The government effort in archiving all newspapers digitally via the Press Council Nepal (PCN) is also a welcome move in indexing. But it is only a preliminary task in the inevitable project of creating a comprehensive compass for media index, which will be useful in meta-media analysis. Much work needs to be carried out in the new technology front, from regularly mapping our media, including our national broadcast and cyberspace, to audience media habits, perhaps through comprehensive periodic opinion surveys. It is a pity that even as a democratizing country (since the early 1990s) seemingly respecting public opinion, we don’t yet have any such national, media-focused survey.

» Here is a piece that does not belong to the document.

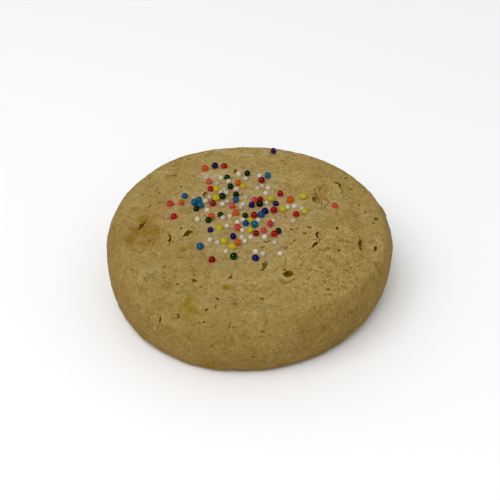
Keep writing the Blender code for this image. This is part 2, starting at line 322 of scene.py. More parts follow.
# %% Deep cracks
# Each row: width and depth in millimetres, then picture points along the crack.
DEEP_CRACKS = (
    (0.65, 0.9, (183.3, 236.6), (185.2, 235.4), (187.4, 233.8)),
    (0.6, 0.9, (188.2, 232.7), (190.5, 232.0), (192.7, 231.1)),
    (1.35, 1.0, (186.9, 233.8), (188.2, 232.6)),
    (0.75, 0.9, (188.9, 230.2), (187.9, 233.4), (187.5, 236.4)),
    (1.85, 1.2, (287.2, 274.6), (289.4, 273.1)),
    (0.48, 0.9, (138.9, 229.9), (140.2, 227.6), (141.2, 225.4)),
    (0.62, 0.9, (140.9, 225.2), (143.2, 224.0), (145.8, 221.6)),
    (0.72, 0.9, (140.9, 224.6), (142.3, 224.9)),
    (0.75, 0.9, (169.1, 235.2), (170.0, 236.9)),
    (0.42, 0.7, (169.9, 236.6), (170.6, 238.6), (170.1, 240.0)),
    (0.78, 0.9, (170.3, 239.6), (169.5, 241.4)),
    (0.7, 0.6, (203.3, 195.1), (205.2, 192.9), (207.9, 192.3)),
    (0.9, 0.85, (333.9, 183.1), (337.0, 183.2), (339.8, 184.3)),
    (1.05, 0.85, (336.6, 183.1), (338.9, 184.1)),
    (0.7, 0.75, (338.9, 184.2), (340.7, 187.6)),
    (0.58, 0.8, (318.4, 231.2), (316.4, 233.6), (318.2, 238.0)),
    (0.85, 0.9, (317.0, 242.0), (313.4, 245.2)),
    (0.6, 0.9, (359.5, 238.8), (360.5, 241.6)),
    (0.72, 0.9, (360.5, 241.4), (359.2, 245.8)),
    (0.55, 0.8, (359.5, 245.2), (360.8, 250.2)),
    (0.8, 1.0, (375.8, 246.7), (375.2, 249.2)),
    (0.8, 0.6, (374.4, 217.4), (376.0, 219.6), (378.7, 218.4)),
    (1.15, 0.52, (262.9, 263.4), (264.5, 264.6), (267.8, 263.9)),
    (1.05, 0.54, (264.7, 264.4), (264.3, 268.0)),
    (0.6, 0.6, (228.9, 278.9), (232.1, 275.2)),
    (0.7, 0.65, (192.8, 279.5), (196.8, 281.5)),
)
print("deep cracks:", len(DEEP_CRACKS))

# %% Fine cracks
# Rows of the same kind as above.
FINE_CRACKS = (
    (0.65, 0.5, (264.0, 268.0), (262.2, 270.2)),
    (0.4, 0.3, (168.0, 232.0), (168.9, 234.8)),
    (0.45, 0.24, (169.8, 241.3), (169.2, 245.4)),
    (0.6, 0.45, (361.4, 242.8), (361.0, 246.8)),
    (0.4, 0.2, (359.5, 235.4), (359.6, 239.4)),
    (0.5, 0.5, (375.2, 248.2), (374.7, 250.8)),
    (0.5, 0.4, (320.2, 239.0), (318.8, 240.6)),
    (0.65, 0.5, (313.8, 245.6), (312.8, 246.9)),
    (0.5, 0.35, (311.4, 247.4), (309.0, 248.8)),
    (0.8, 0.4, (308.0, 226.5), (309.5, 228.2), (311.6, 226.8)),
    (0.75, 0.5, (337.3, 227.6), (337.8, 228.9)),
    (0.6, 0.4, (148.7, 207.4), (151.5, 204.5)),
    (0.7, 0.3, (155.3, 191.3), (158.8, 187.8)),
    (0.55, 0.35, (158.0, 202.9), (161.5, 201.5)),
    (0.6, 0.4, (168.6, 175.5), (173.0, 175.0), (177.7, 175.2)),
    (0.9, 0.8, (173.4, 175.4), (177.2, 175.5)),
    (0.4, 0.2, (189.6, 180.8), (195.0, 181.0), (200.2, 182.2)),
    (0.65, 0.5, (236.0, 169.2), (234.5, 173.0)),
    (0.4, 0.2, (340.9, 187.6), (343.2, 191.6)),
    (1.0, 0.48, (315.6, 195.8), (313.9, 198.2), (314.6, 200.8), (316.6, 202.6)),
    (1.7, 0.34, (317.0, 196.0), (316.0, 199.2), (317.8, 202.0)),
    (0.6, 0.3, (315.0, 189.0), (315.5, 191.7), (317.0, 194.9)),
    (0.55, 0.22, (319.0, 191.2), (320.4, 188.4)),
    (0.65, 0.28, (326.4, 197.0), (327.0, 199.0), (329.2, 201.2)),
    (0.4, 0.25, (321.5, 200.0), (321.8, 210.0)),
    (0.45, 0.28, (328.7, 203.0), (322.2, 210.0)),
    (0.6, 0.45, (374.7, 222.3), (372.8, 223.5)),
    (0.45, 0.18, (328.0, 246.8), (331.6, 250.0)),
    (0.6, 0.3, (346.6, 241.0), (350.1, 242.8)),
    (0.4, 0.2, (350.4, 260.0), (344.7, 265.4)),
    (0.5, 0.4, (263.9, 240.2), (265.6, 242.5), (270.8, 239.6)),
    (0.32, 0.22, (285.5, 259.2), (285.2, 267.6)),
    (0.55, 0.6, (284.2, 268.6), (286.2, 271.2)),
    (0.8, 0.27, (279.2, 278.4), (281.4, 281.8), (286.0, 283.4), (290.6, 281.4), (295.6, 278.4)),
    (0.6, 0.32, (280.4, 279.2), (284.2, 280.8)),
    (0.4, 0.3, (194.8, 273.4), (193.3, 276.6)),
    (0.5, 0.4, (181.5, 257.1), (183.6, 258.0)),
    (0.55, 0.35, (162.4, 265.9), (165.6, 267.6)),
    (0.45, 0.3, (163.4, 272.6), (166.2, 274.6)),
    (0.7, 0.55, (215.9, 297.8), (219.6, 299.3)),
    (0.6, 0.5, (205.1, 310.9), (207.4, 309.0)),
    (0.5, 0.38, (214.9, 307.7), (216.4, 304.9)),
    (0.75, 0.42, (177.7, 314.2), (178.9, 317.4)),
    (0.66, 0.5, (160.6, 317.0), (159.6, 322.6)),
    (0.38, 0.3, (230.5, 322.6), (229.7, 325.6), (228.9, 328.2)),
    (0.45, 0.3, (203.2, 322.5), (205.0, 321.9)),
    (0.4, 0.25, (198.7, 323.2), (199.6, 322.9)),
    (0.35, 0.15, (199.9, 316.3), (203.4, 315.0)),
    (0.5, 0.4, (233.3, 302.3), (235.8, 303.2)),
    (0.4, 0.2, (169.8, 305.4), (172.2, 303.7)),
    (0.5, 0.22, (158.8, 299.8), (162.6, 299.4)),
    (0.5, 0.4, (204.3, 215.1), (207.7, 217.5)),
)
print("fine cracks:", len(FINE_CRACKS))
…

An inclusive, democratic society also speaks to the needs of the less-privileged and the differently-abled citizens. By one estimate, around 20 percent of Nepalis are deaf. Imagine the hardship they have to go through in their media use. Meta-media effort in this area would focus on introducing television close-captioning or subtitling in Nepal. This is a major task in media development in Nepal and I would not hesitate to call it a right of the many deaf.

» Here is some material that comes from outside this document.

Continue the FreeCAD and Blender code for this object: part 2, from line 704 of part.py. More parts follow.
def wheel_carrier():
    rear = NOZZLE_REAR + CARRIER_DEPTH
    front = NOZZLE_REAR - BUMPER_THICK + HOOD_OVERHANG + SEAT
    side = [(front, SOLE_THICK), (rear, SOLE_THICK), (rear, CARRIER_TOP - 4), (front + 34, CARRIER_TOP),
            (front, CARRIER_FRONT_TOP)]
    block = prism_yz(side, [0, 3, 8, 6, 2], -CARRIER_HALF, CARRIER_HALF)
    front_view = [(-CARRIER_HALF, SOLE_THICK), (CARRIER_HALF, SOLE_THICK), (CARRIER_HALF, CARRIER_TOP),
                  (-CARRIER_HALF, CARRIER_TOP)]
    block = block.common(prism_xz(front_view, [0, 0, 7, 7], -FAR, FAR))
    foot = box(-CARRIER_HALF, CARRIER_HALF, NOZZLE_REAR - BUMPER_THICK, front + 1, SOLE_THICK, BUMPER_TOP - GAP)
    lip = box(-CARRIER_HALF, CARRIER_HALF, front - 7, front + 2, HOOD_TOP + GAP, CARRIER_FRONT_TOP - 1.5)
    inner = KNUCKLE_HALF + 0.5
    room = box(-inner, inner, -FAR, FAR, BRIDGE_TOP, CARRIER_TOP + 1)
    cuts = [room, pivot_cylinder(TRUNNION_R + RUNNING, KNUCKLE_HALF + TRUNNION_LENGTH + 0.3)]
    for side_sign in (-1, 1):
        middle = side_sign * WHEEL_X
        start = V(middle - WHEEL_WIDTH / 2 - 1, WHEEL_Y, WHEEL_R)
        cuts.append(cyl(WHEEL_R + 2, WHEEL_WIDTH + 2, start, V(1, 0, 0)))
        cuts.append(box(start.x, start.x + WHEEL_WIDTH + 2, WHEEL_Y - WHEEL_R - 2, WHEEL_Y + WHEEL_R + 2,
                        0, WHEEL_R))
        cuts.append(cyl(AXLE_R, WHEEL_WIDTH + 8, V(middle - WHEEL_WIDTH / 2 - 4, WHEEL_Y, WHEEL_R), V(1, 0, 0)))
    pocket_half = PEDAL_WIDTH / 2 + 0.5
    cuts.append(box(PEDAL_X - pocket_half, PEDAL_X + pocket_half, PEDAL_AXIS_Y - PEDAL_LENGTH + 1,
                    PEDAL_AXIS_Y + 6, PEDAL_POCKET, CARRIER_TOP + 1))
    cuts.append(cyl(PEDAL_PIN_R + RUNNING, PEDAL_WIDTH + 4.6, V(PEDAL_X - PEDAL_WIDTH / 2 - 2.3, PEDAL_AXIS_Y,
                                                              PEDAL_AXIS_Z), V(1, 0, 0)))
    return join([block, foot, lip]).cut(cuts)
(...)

Some major tasks have been achieved in software, notably the development of Nepali unicode as well as in hardware with the adoption of latest technologies (we don’t have to fly any longer into Hong Kong or Thailand to produce world class publications). Right now many of the endeavors in meta-media have been driven by market interests. This is a reality in any liberal market system. But as the media landscape continues to expand and its many aspects compound our society, the government will have to wake up to fill in the voids by way of supporting research, infrastructure and development efforts.

Because the social, political or corporate world around us today is increasingly mediacentric, nobody will be able to escape from these meta-media obligations. In this age of instant technology, one shouldn’t have to waste hours looking for some information or finding out more about a new piece of technology.